Scientists at New York state’s Rensselaer Polytechnic Institute say they have created a more stable halide perovskite using strain engineering. The process refers to technologies used in the semiconductor industry to improve carrier transport, and therefore current drive, in transistors by means of causing mechanical deformation of the material used.

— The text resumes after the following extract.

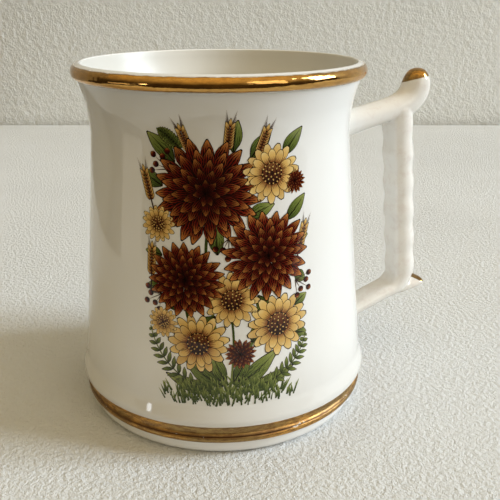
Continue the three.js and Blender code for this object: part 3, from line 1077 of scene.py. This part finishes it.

The problem with the halide perovskite the scientists worked on – the α-formamidinium lead iodide known as α-FAPbI3 – is a tendency of its cubic perovskite lattice to take an hexagonal structure at the room temperatures needed for a PV device to operate properly. “This hexagonal structure cannot respond to most of the frequencies of light in solar radiation and hence is not of interest for technological applications,” wrote the scientists in the paper A structurally unstable semiconductor stabilized and enhanced by strain, published in Nature.
Taking the strain
To stabilize the crystal structure, the researchers used strain engineering to grow crystalline α-FAPbI3 from a solution so it formed on another, more stable halide perovskite. “The FAPbI3 atoms in the growing crystal align with the cubic structure of the atoms in the substrate, thereby forming a pseudocubic structure themselves,” stated the paper.
The Rensselaer team said the epitaxial process used to adjust the crystal structure locked it into the pseudocubic form, preventing the hexagonal shape. That was achieved by the strong chemical forces put in motion by the epitaxy. “The pseudocubic structure remains stable for at least a year at room temperature,” the scientists claimed.
The researchers said it was still unclear if their results would find an immediate application in perovskite cell development but added, similar strain engineering techniques could be applied to halide perovskite compounds which have similar atomic arrays to α-FAPbI3 and which exhibit different technologically important electronic properties.